Il Talmud insegna infatti che noi abbiamo attraverso la Teshuvà la possibilità di trasformare le colpe in meriti, di ribaltare radicalmente la situazione. Ne consegue che le colpe commesse non rappresentano necessariamente una condanna, ma possono costituire se lo vogliamo addirittura uno straordinario strumento di purificazione. Sempre il Talmud utilizza l’espressione “Proprio perché sono caduto ho la possibilità di rialzarmi”. Questo significa che la caduta rappresenta una straordinaria chance di rilancio verso l’alto, ma anche che questa rinascita parte precisamente dalla coscienza di essere precipitati.
Lidea rivoluzionaria della Teshuvà che tutti noi siamo chiamati in questo periodo a compiere è certamente che noi possiamo incidere sul nostro futuro, ma che per farlo dobbiamo e possiamo ripensare il nostro passato.
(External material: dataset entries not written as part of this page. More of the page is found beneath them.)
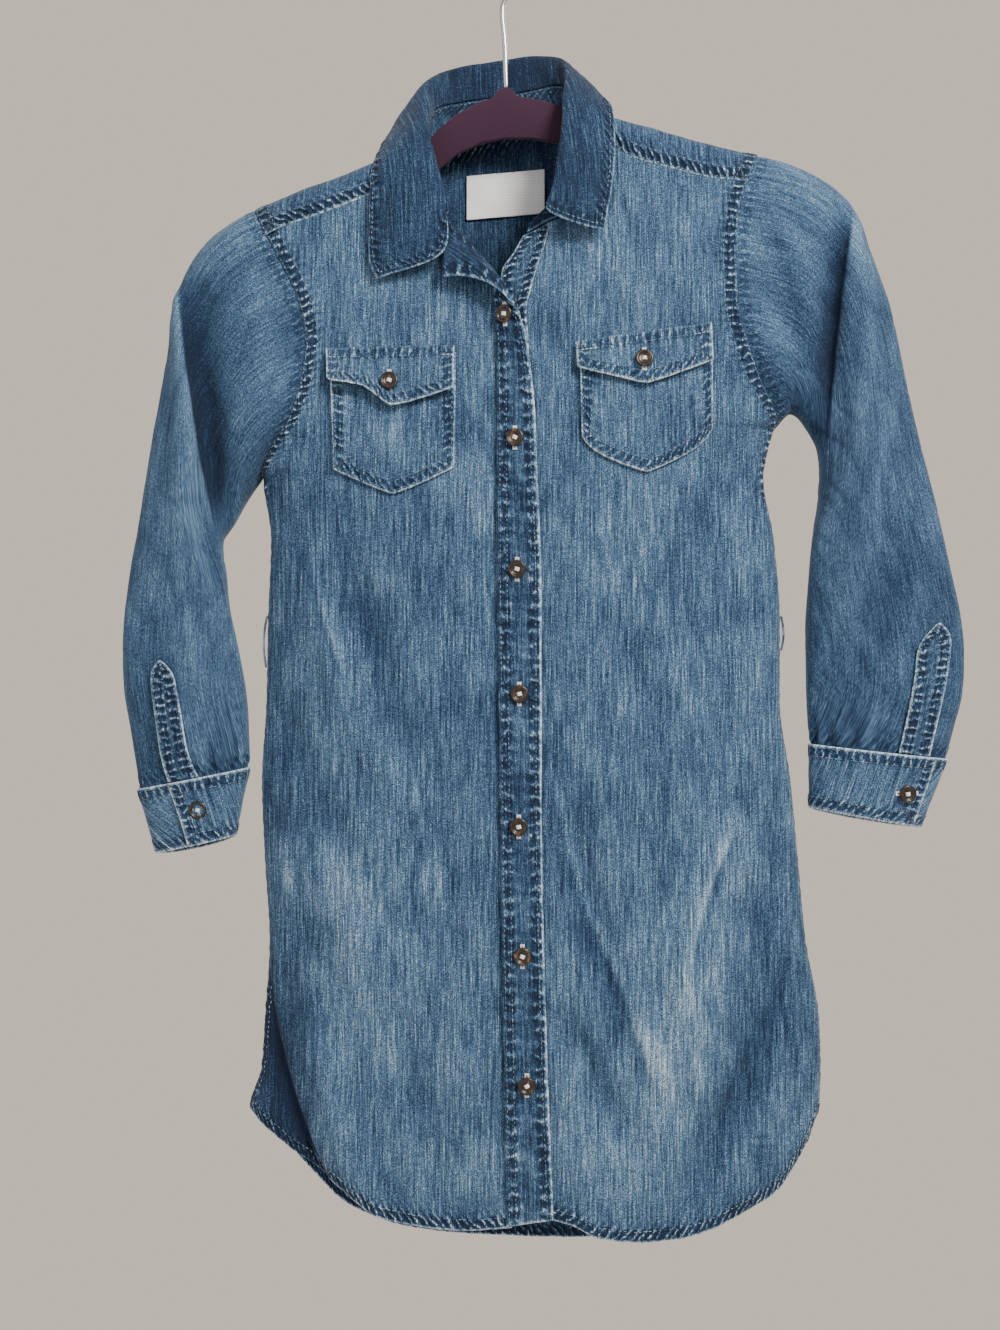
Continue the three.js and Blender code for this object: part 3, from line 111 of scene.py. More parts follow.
necklineLeft = columns("x z", [
    (62, -143), (62.5, -152), (61, -163), (57, -174), (51, -184), (42, -192), (29.5, -198),
])
centreSeams = columns("z seam underSeam openEdge", [
    (-198, -37.7, 29.1, 17), (-208, -27.9, 27, 11), (-218, -18.2, 24.2, 5.5),
    (-230, -10.4, 20, -2.2), (-242, -7.2, 16.6, -3.4), (-256, -6.5, 13.6, -2.6),
    (-274, -5.2, 14.8, -1.6), (-316, -5.2, 17.2, -1.6), (-444, -4.6, 20.8, -1),
    (-572, -3.3, 21, 0.3), (-700, -1.4, 23.4, 2.2), (-860, 1.4, 28.4, 5),
])
stripRows = columns("seamX seamZ freeX freeZ rollX rollY proud", [
    (-37.7, -198.4, -40, -236.5, 0, -5, 9), (-28.6, -207.2, -28.5, -236, 2, -6, 10),
    (-19.6, -217, -17.6, -238.4, 4, -7, 11), (-12, -228, -9.4, -242, 7, -8, 12),
    (-8.2, -240, -1.2, -248, 8, -7, 11), (-6.8, -252.4, 5.7, -255.8, 6, -5, 9),
    (-6, -263, 10.4, -264.5, 3, -3, 6.5), (-5.4, -276, 13.8, -276.5, 0, -1.5, 4.5),
    (-5.2, -296, 16.4, -296, 0, 0, 3), (-5.2, -316, 18.5, -316, 0, 0, 2),
    (-5.1, -340, 19.6, -340, 0, 0, 1.4),
])
stripRun = columns("z seam free", [
    (-340, -5.1, 19.6), (-444, -4.6, 23), (-572, -3.3, 23), (-700, -1.4, 25.4), (-860, 1.4, 31),
])
hemRight = columns("x z", [
    (-168.3, -777.5), (-148, -792), (-123.5, -808.5), (-97, -828), (-82, -837.5),
    (-61.5, -842.6), (-27.6, -846), (8, -843.5),
])
hemLeft = columns("x z", [
    (20, -836), (45, -843.8), (59, -850.8), (87, -854), (114, -852), (136, -846), (157, -836),
    (177, -825), (186, -813), (198.6, -794.5), (207.2, -779.5),
])
hemBack = columns("x z", [
    (-168.3, -777.5), (-152, -797), (-130, -824), (-104, -849), (-70, -864), (-20, -871),
    (40, -873), (95, -869), (140, -856), (172, -834), (194, -808), (207.2, -779.5),
])

# Soft folds, each along a bent line from top to bottom. A negative depth is a trough.
foldNames = "top bottom xTop xMid xBottom width depth"
mainFrontFolds = [
    (-377, -570, -107, -86, -49, 13, -6), (-385, -565, -131, -117, -80, 13, 5),
    (-498, -610, -142, -131, -102, 12, -6), (-600, -712, -131, -99, -66, 18, 6),
    (-676, -850, -149, -139, -98, 11, -13), (-676, -862, -131, -114, -72, 14, 7),
    (-572, -766, 39, 61, 93, 12, -8), (-700, -805, 34, 57, 90, 11, -7),
    (-632, -775, 48, 76, 108, 11, 5), (-580, -775, 155, 123, 125, 18, 8),
    (-672, -825, 184, 158, 125, 13, -7), (-330, -445, 160, 125, 88, 12, -4),
]
smallFrontFolds = [
    (-214, -300, -118, -112, -98, 8, -1.4), (-330, -470, -60, -48, -30, 9, -1.6),
    (-420, -560, 70, 88, 112, 10, -1.8), (-470, -600, 120, 108, 86, 11, 1.8),
    (-360, -440, 150, 138, 118, 7, -2.2), (-372, -452, -148, -128, -104, 7, -2.2),
    (-392, -480, -150, -134, -112, 6, 1.6), (-560, -700, -40, -34, -20, 9, -1.8),
    (-640, -800, -24, -28, -20, 9, 1.8), (-700, -846, -60, -52, -34, 8, -2.4),
    (-610, -740, 150, 142, 150, 8, -2.2), (-560, -690, 176, 170, 160, 8, -2.6),
    (-770, -850, 132, 124, 112, 9, -2.4), (-760, -846, 76, 84, 96, 8, 2),
    (-480, -640, 30, 40, 58, 9, -1.8), (-240, -300, 108, 122, 138, 8, -1.3),
    (-700, -840, 186, 176, 150, 7, 2.4), (-730, -836, -160, -140, -118, 7, 2.6),
]
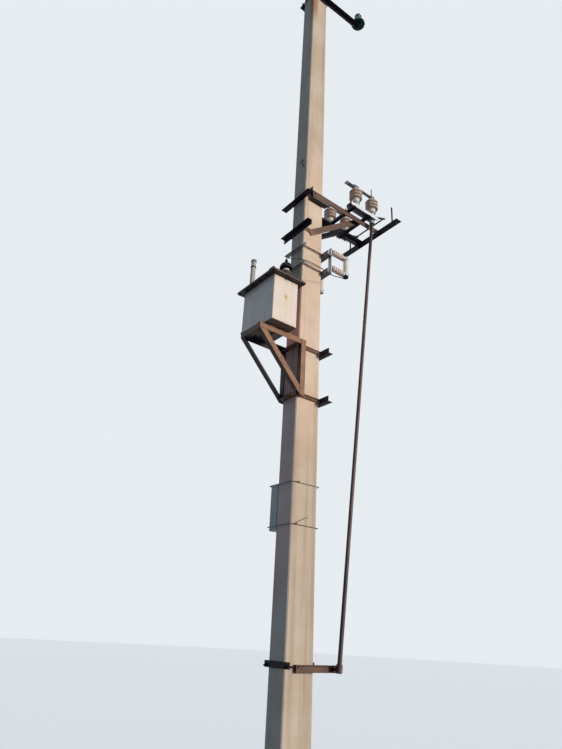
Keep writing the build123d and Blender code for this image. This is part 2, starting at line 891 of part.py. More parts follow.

Ancora il Talmud spiega che dove vivono coloro che hanno affrontato con impegno il processo di Teshuvà, difficilmente possono sopportare di coesistere i Giusti completi, coloro che hanno ben poco da farsi perdonare. Questo perché, secondo alcune interpretazioni di questo difficile passaggio, il valore del lavoro compiuto da chi è caduto e ha trovato il modo di rialzarsi è ineguagliabile e non paragonabile con il valore di chi possiede anche le più straordinarie doti.
Questo ci consente di affrontare le situazioni più difficili con un’arma straordinaria. La consapevolezza che gli elementi negativi che accompagnano la nostra esistenza non sono mai irreparabili, ma anzi possono essere utilizzati come strumenti per costruire cose nuove.
L’augurio che rivolgo a tutta la Comunità e a me stesso in occasione di questo Rosh Hashanà è di conseguenza di trovare la forza e la capacità di raggiungere una Teshuvà profonda e sincera. Di cogliere l’occasione per migliorare noi stessi e con questa azione anche il mondo che ci circonda. Il Capodanno ebraico, infatti, non è un fatto di nostra esclusiva proprietà, ma ripercorre il momento in cui tutta l’umanità è stata creata e in cui tutto il mondo torna di fronte al proprio Creatore per essere giudicato.